En l’an 70 de notre ère, le second temple fut détruit, comme l’avait été le premier. Il n’en resta pas pierre sur pierre, sinon un “Mur des Lamentations”, témoin de ce désastre. Le Sauveur, venu de la nuit et né en pleine nuit s’était “affligé dans son cœur” de ce que les siens ne l’aient pas reconnu et avait pleuré à l’avance cette destruction.
“Lorsque Jésus fut près de Jérusalem, voyant la ville, il pleura sur elle, en disant: “Ah ! si toi aussi, tu avais reconnu en ce jour ce qui donne la paix! Mais maintenant cela est resté caché à tes yeux”. (Luc 19 :41-42).

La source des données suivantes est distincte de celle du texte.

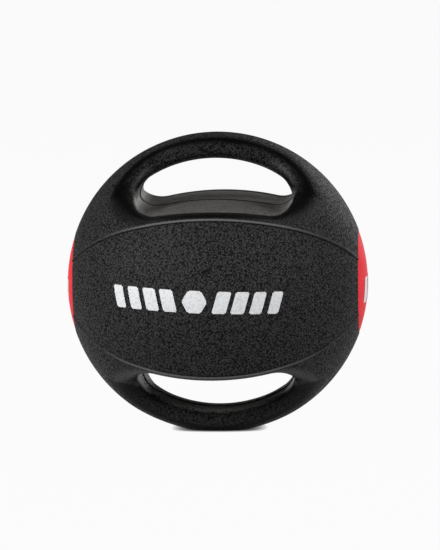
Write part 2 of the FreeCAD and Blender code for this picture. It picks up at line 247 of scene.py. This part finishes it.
def mesh_surface():
    """Points and quads of the outside. One octant is worked out and mirrored."""
    count = math.ceil(RADIUS / VOXEL) + 3
    axis = np.arange(count) * VOXEL
    octant = outside(*np.meshgrid(axis, axis, axis, indexing="ij"))
    fold = np.abs(np.arange(1 - count, count))
    grid = openvdb.FloatGrid(VOXEL * 3)
    grid.copyFromArray(octant[np.ix_(fold, fold, fold)].astype(np.float32))
    points, quads = grid.convertToQuads(isovalue=0.0)
    return (points.astype(float) - (count - 1)) * VOXEL, quads


def settle(points, rounds):
    """Points moved onto the exact surface, and their outward normals."""
    for _ in range(rounds):
        gradient = slope(outside, *points.T)
        points = points - (outside(*points.T) * gradient / np.sum(gradient**2, axis=0)).T
    gradient = slope(outside, *points.T)
    return points, (gradient / np.linalg.norm(gradient, axis=0)).T


def cut_row(surface, normal, offset):
    """Row of edges where the surface crosses a plane."""
    normal = Vector(normal)
    reach = 2 * VOXEL
    faces = [f for f in surface.faces if abs(f.calc_center_median().dot(normal) - offset) < reach]
    edges = {e for f in faces for e in f.edges}
    corners = {v for f in faces for v in f.verts}
    bmesh.ops.bisect_plane(
        surface,
        geom=[*faces, *edges, *corners],
        dist=CUT_SNAP,
        plane_co=normal * offset,
        plane_no=normal,
    )


def both_ways(profile):
    """Distances of a joint's rows, on both sides of it."""
    distances = [at * MM for at, _ in profile]
    return sorted({sign * at for at in distances for sign in (-1, 1)})


def cut_joints(surface):
    """Rows of edges along every joint, so that its rounded edges have real shape."""
    across = math.cos(SEAM_ANGLE)
    for side in (-1, 1):
        seam_normal = (0, side * math.sin(SEAM_ANGLE), across)
        for offset in both_ways(SEAM_GRIP):
            cut_row(surface, seam_normal, offset)
        for at, _ in RECESS_RIM:
            cut_row(surface, (side, 0, 0), RECESS_EDGE - at * MM * CAP_RADIUS / RADIUS)
    for offset in both_ways(FLASH):
        cut_row(surface, (0, 1, 0), offset)
    for at, _ in RECESS_RIM:
        cut_row(surface, (0, 1, 0), VALVE_EDGE - at * MM * VALVE_RADIUS / RADIUS)


def profile_height(profile, distance):
    """Height of a joint's profile at distances from the joint."""
    at, height = zip(*profile)
    return np.interp(distance, np.array(at) * MM, np.array(height) * MM)


def past_seam(y, z):
    """Distance past the seam planes, positive on the grips."""
    return np.abs(z) * math.cos(SEAM_ANGLE) - np.abs(y) * math.sin(SEAM_ANGLE)


def joint_height(points):
    """How far each point of the surface stands out or sinks in at a joint."""
    x, y, z = points.T
    seam = past_seam(y, z)
    in_slot = ease(-sphere(x, y, z) / FLASH_FADE)
    flash = profile_height(FLASH, np.abs(y)) * (OUTER_FLASH + (1 - OUTER_FLASH) * in_slot)
    height = np.where(
        seam > 0,
        profile_height(SEAM_GRIP, seam) + flash,
        profile_height(SEAM_PANEL, -seam),
    )
    to_recess = (RECESS_EDGE - np.abs(x)) * RADIUS / CAP_RADIUS
    to_valve = (VALVE_EDGE - y) * RADIUS / VALVE_RADIUS
    height += profile_height(RECESS_RIM, np.maximum(to_recess, 0))
    return height + profile_height(RECESS_RIM, np.maximum(to_valve, 0))


def press_flat(points):
    """Lowest points of the ball pressed level where it stands."""
    above = (points[:, 2] + REST_DEPTH) / PRESS_SOFTNESS
    points[:, 2] = PRESS_SOFTNESS * np.logaddexp(0, above) - REST_DEPTH
    return points


def piece_name(centre):
    """Piece that a part of the surface belongs to, or None in a recess."""
    x, y, z = centre
    if abs(x) > RECESS_EDGE or y > VALVE_EDGE:
        return None
    end = "front" if y < 0 else "rear"
    if past_seam(y, z) < 0:
        return f"{end}_panel"
    return f"{'upper' if z > 0 else 'lower'}_grip_{end}"


def new_piece(name, vertices, faces, material, slot, *nodes):
    """Smooth object about the ball's centre that stands for some CAD nodes."""
    mesh = bpy.data.meshes.new(name)
    mesh.from_pydata([Vector(v) + CENTRE for v in vertices], [], faces)
    mesh.validate()
    mesh.polygons.foreach_set("use_smooth", [True] * len(mesh.polygons))
    mesh.set_sharp_from_angle(angle=SHARP_ANGLE)
    mesh.materials.append(material)
    piece = bpy.data.objects.new(name, mesh)
    bpy.context.scene.collection.objects.link(piece)
    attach(piece, BODY)
    if nodes:
        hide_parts(*nodes)


def close_skin(outer, inner, faces):
    """Vertices and faces of a closed skin between two matching surfaces."""
    used = sorted({corner for face in faces for corner in face})
    order = {old: new for new, old in enumerate(used)}
    shift = len(used)
    top = [tuple(order[corner] for corner in face) for face in faces]
    bottom = [tuple(corner + shift for corner in reversed(face)) for face in top]
    edges = {(a, b) for face in top for a, b in zip(face, face[1:] + face[:1])}
    rim = [(b, a, a + shift, b + shift) for a, b in edges if (b, a) not in edges]
    return np.concatenate([outer[used], inner[used]]), top + bottom + sorted(rim)


def skin_pieces(material):
    """The six rubber pieces of the outside."""
    points, quads = mesh_surface()
    points, _ = settle(points, 2)
    mesh = bpy.data.meshes.new("moulding")
    mesh.from_pydata(points, [], quads.tolist())
    surface = bmesh.new()
    surface.from_mesh(mesh)
    cut_joints(surface)
    surface.to_mesh(mesh)
    surface.free()
    points = np.array([v.co for v in mesh.vertices])
    points, normals = settle(points, 1)
    outer = press_flat(points + normals * joint_height(points)[:, None])
    inner = points - normals * SKIN
    groups = {}
    for face in mesh.polygons:
        name = piece_name(face.center)
        groups.setdefault(name, []).append(tuple(face.vertices))
    bpy.data.meshes.remove(mesh)
    for name, faces in sorted((n, f) for n, f in groups.items() if n):
        new_piece(f"{name}_skin", *close_skin(outer, inner, faces), material, "black_rubber", name)


# Side caps and printed decoration


def heading(across, up):
    """Unit vector at angles to the right of the front, -Y, and up."""
    level = math.cos(up)
    return Vector((math.sin(across) * level, -math.cos(across) * level, math.sin(up)))


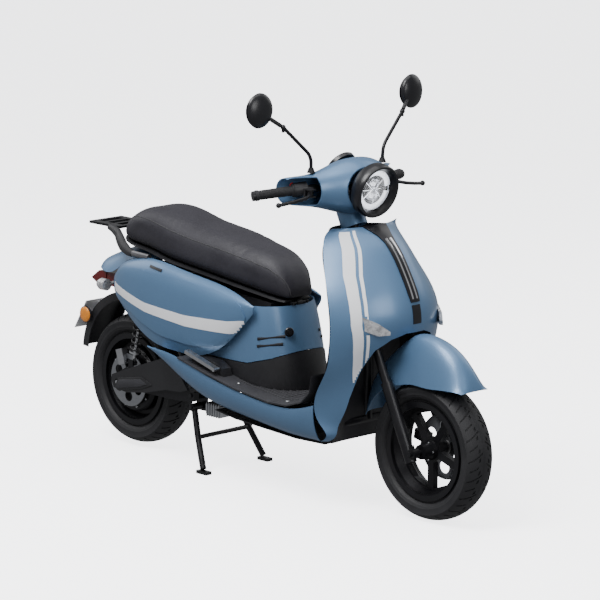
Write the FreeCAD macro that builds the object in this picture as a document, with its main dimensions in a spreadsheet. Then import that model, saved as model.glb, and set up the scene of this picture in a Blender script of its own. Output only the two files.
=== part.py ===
import FreeCAD, Part
import Sketcher
import math
import os

# Electric moped scooter. +X forward, +Y to the rider's left, +Z up, millimetres.
# The origin is on the ground, midway between the front of the front tyre and the
# rear edge of the number plate. It stands on its centre stand.

vec = FreeCAD.Vector
doc = FreeCAD.newDocument("MopedScooter")
sheet = doc.addObject("Spreadsheet::Sheet", "Sizes")

driving_sizes = {
    "wheel_base": 1450,          # front axle to rear axle
    "rear_overhang": 290,        # rear axle to the plate's lower edge
    "tyre_radius": 234,
    "tyre_width": 114,
    "rim_radius": 165,           # lip of the 12 inch rims
    "stand_lift": 9,             # the stand holds the rear tyre off the ground
    "axle_radius": 7.5,
    "front_hub_width": 120,
    "front_disc_radius": 110,
    "rear_disc_radius": 95,
    "disc_thickness": 4,
    "spoke_count": 5,
    "motor_radius": 118,
    "motor_width": 112,
    "rake_angle": 25,
    "axle_lead": 42,             # front axle ahead of the steering axis
    "leg_lead": 20,              # fork legs ahead of the steering axis
    "leg_gap": 13,               # between the tyre's side and the fork legs
    "stanchion_radius": 15,
    "slider_radius": 20,
    "fork_travel": 50,
    "head_low": 545,             # along the steering axis, from the axle's foot point
    "head_high": 725,
    "head_tube_radius": 29,
    "stem_radius": 13,
    "handlebar_width": 668,
    "bar_radius": 11,
    "grip_radius": 16.5,
    "grip_length": 118,
    "mirror_radius": 58,
    "floor_width": 472,
    "floor_thickness": 5,
    "panel_thickness": 3,
    "apron_height": 942,
    "rail_radius": 15,
    "rail_spacing": 220,
    "arm_spacing": 200,          # between the swingarm legs' middles
    "arm_thickness": 22,
    "pivot_ahead": 382,          # swingarm pivot ahead of the rear axle
    "pivot_height": 255,
    "shock_radius": 21,
    "stand_pivot_height": 214,
    "stand_foot_spread": 288,
    "seat_length": 850,
    "seat_width": 268,
    "plate_width": 150,
    "rack_width": 150,
    "running_gap": 0.5,          # between pieces that turn or slide past each other
    "seat_gap": 2,               # between a cover and the piece beside it
}
for row, (word, number) in enumerate(driving_sizes.items(), 1):
    sheet.set("A%d" % row, word)
    sheet.set("B%d" % row, str(number))
    sheet.setAlias("B%d" % row, word)
doc.recompute()


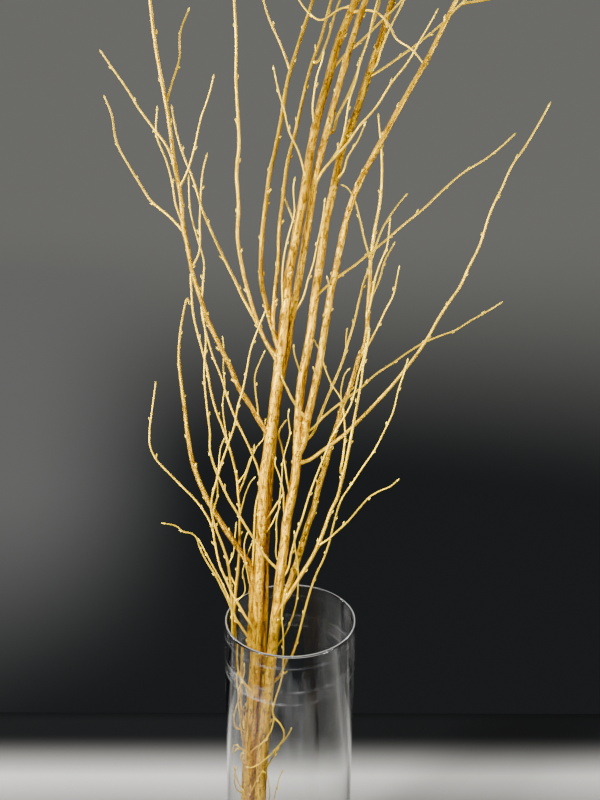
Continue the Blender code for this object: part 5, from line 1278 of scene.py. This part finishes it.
def floor():
    """The table: a slab with rounded edges, its top just under the vase's foot."""
    mesh = bpy.data.meshes.new("floor")
    corners = [(x, y, z) for z in (FLOOR_LOW.z, FLOOR_HIGH.z) for x, y in
               ((FLOOR_LOW.x, FLOOR_LOW.y), (FLOOR_HIGH.x, FLOOR_LOW.y),
                (FLOOR_HIGH.x, FLOOR_HIGH.y), (FLOOR_LOW.x, FLOOR_HIGH.y))]
    faces = [(0, 3, 2, 1), (4, 5, 6, 7), (0, 1, 5, 4), (1, 2, 6, 5), (2, 3, 7, 6), (3, 0, 4, 7)]
    mesh.from_pydata(corners, [], faces)
    mesh.materials.append(table_top())
    made = placed("floor", mesh)
    edge = made.modifiers.new("rounded", "BEVEL")
    edge.width = FLOOR_EDGE
    edge.segments = 24


def backdrop():
    """Dark below, grey above the horizon, and lighter to the left."""
    nodes = Nodes(bpy.data.worlds.new("studio"), "Background")
    axes = nodes.position("Generated")[1]
    rise, aside, down = (nodes.ramp(axes[axis], *limits, kind="SMOOTHSTEP") for axis, limits in
                         (("Z", BACKDROP_RISES), ("X", BACKDROP_LEFT), ("Z", BACKDROP_LEFT_FADES)))
    colour = nodes.mix(rise, BACKDROP_DARK, BACKDROP_GREY)
    colour = nodes.mix(nodes.math("MULTIPLY", aside, down), colour, BACKDROP_LEFT_GREY, "LIGHTEN")
    return nodes.finish(Color=colour)


def area_light(name, place, aim, size, power):
    lamp = bpy.data.lights.new(name, "AREA")
    lamp.shape = "RECTANGLE"
    lamp.size, lamp.size_y = size
    lamp.energy = power
    made = placed(name, lamp)
    made.location = place
    made.rotation_euler = (Vector(aim) - Vector(place)).to_track_quat("-Z", "Y").to_euler()


def place_camera():
    """The photograph's camera: a little to the front, above the rim, looking slightly down."""
    forward = Vector((math.sin(CAMERA_YAW) * math.cos(CAMERA_PITCH),
                      math.cos(CAMERA_YAW) * math.cos(CAMERA_PITCH), -math.sin(CAMERA_PITCH)))
    level = Vector((math.cos(CAMERA_YAW), -math.sin(CAMERA_YAW), 0.0))
    upright = level.cross(forward)
    right = level * math.cos(CAMERA_ROLL) + upright * math.sin(CAMERA_ROLL)
    top = upright * math.cos(CAMERA_ROLL) - level * math.sin(CAMERA_ROLL)
    lens = bpy.data.cameras.new("camera")
    lens.lens = CAMERA_LENS
    lens.clip_start = 0.01
    made = placed("camera", lens)
    turned = Matrix((right, top, -forward)).transposed().to_4x4()
    made.matrix_world = Matrix.Translation(CAMERA_PLACE) @ turned
    bpy.context.scene.camera = made


for row in MAIN_STEMS:
    main_stem(*row)
for row in TWIGS:
    twig(*row)
draw_crown()
BARK = gilded_bark()
for branch_name in ("branch_tall", "branch_middle", "branch_forked", "branch_side", "branch_left"):
    fine_branch(branch_name, BARK)
fine_vase(clear_glass())
floor()
bpy.context.scene.world = backdrop()
for row in LIGHTS:
    area_light(*row)
place_camera()
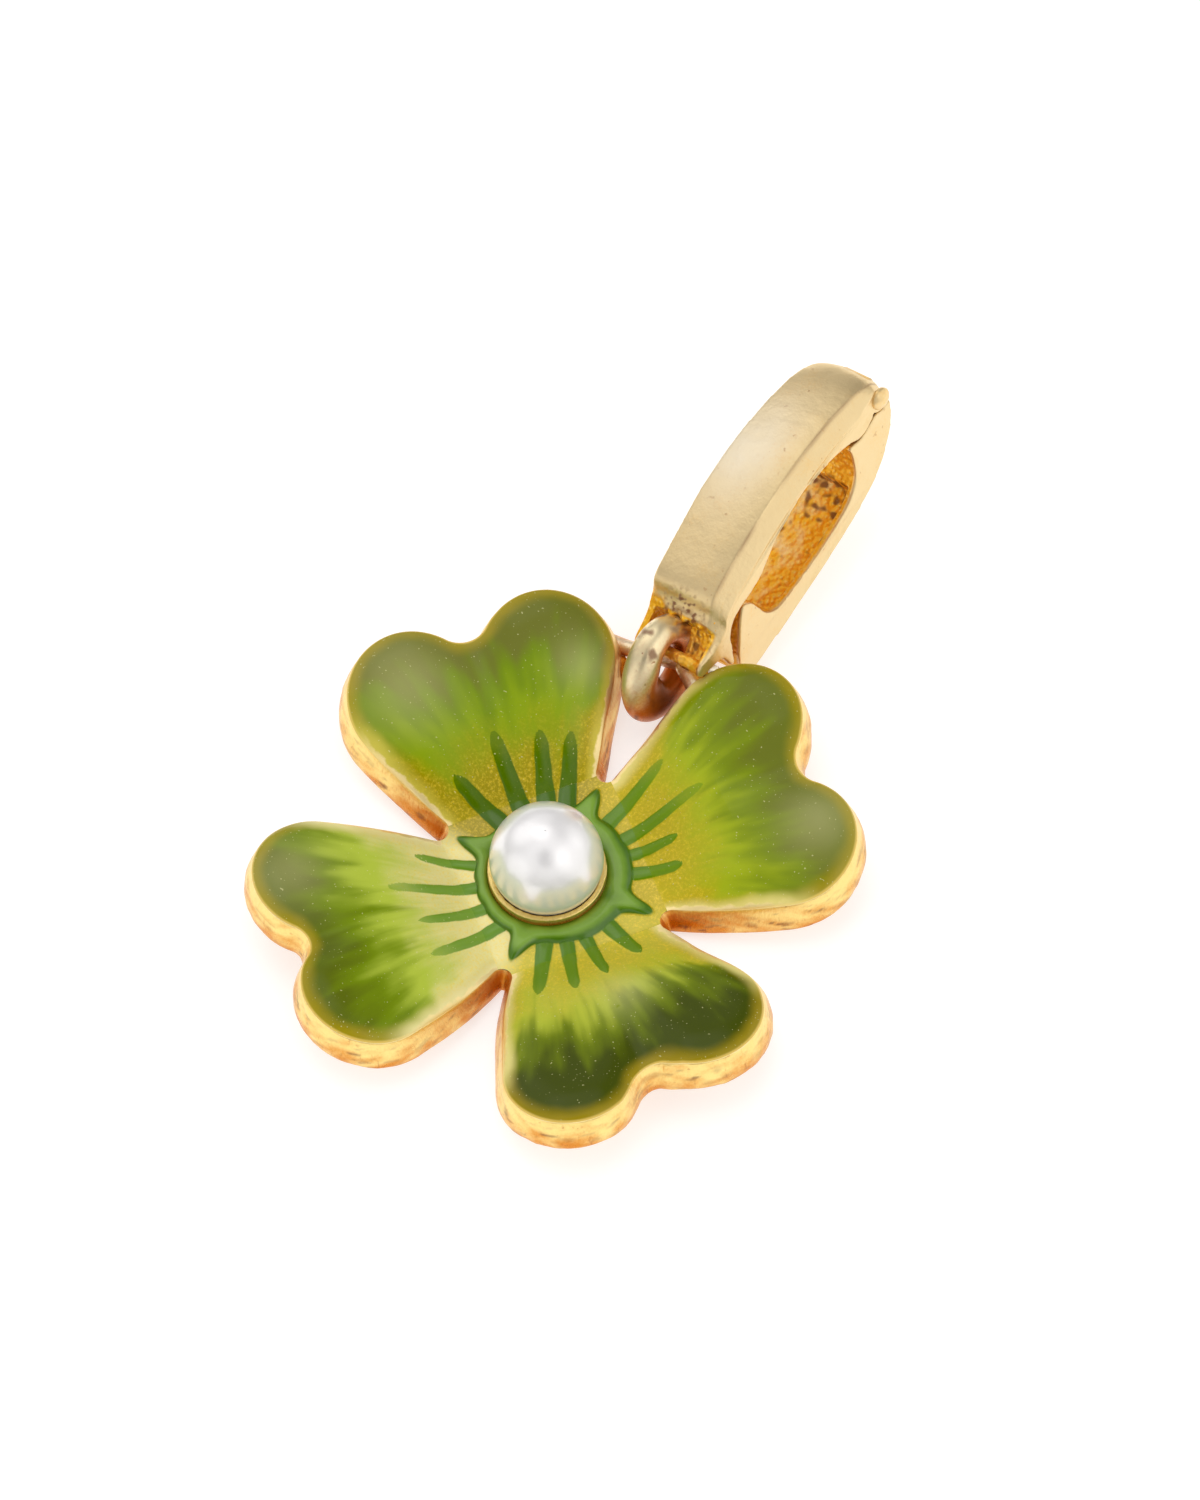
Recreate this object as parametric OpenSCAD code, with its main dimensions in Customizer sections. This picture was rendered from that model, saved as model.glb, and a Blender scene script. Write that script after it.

L’âge de la terre se compte en milliards d’années et l’étendue de l’univers est quasiment insondable. En venant au monde, en naissant de Marie, préfigurée par l’Arche, le Sauveur a franchi le “Mur du temps”, comme on franchit le mur du son, pour être en personne au milieu de sa création, pour nous offrir la possibilité d’embarquer sur l’Arche, non pas vers d’autres planètes – ce qui aurait été ridicule, puisque nous aurions emporté notre “méchanceté” dans nos bagages –, mais vers un royaume intérieur d’où la méchanceté aurait disparu sans retour.
Laissons donc le Sauveur, venu de la nuit des temps, nous sauver du temps et de la mortalité; nous faire franchir le Mur du temps contre lequel nous continuons de nous écraser.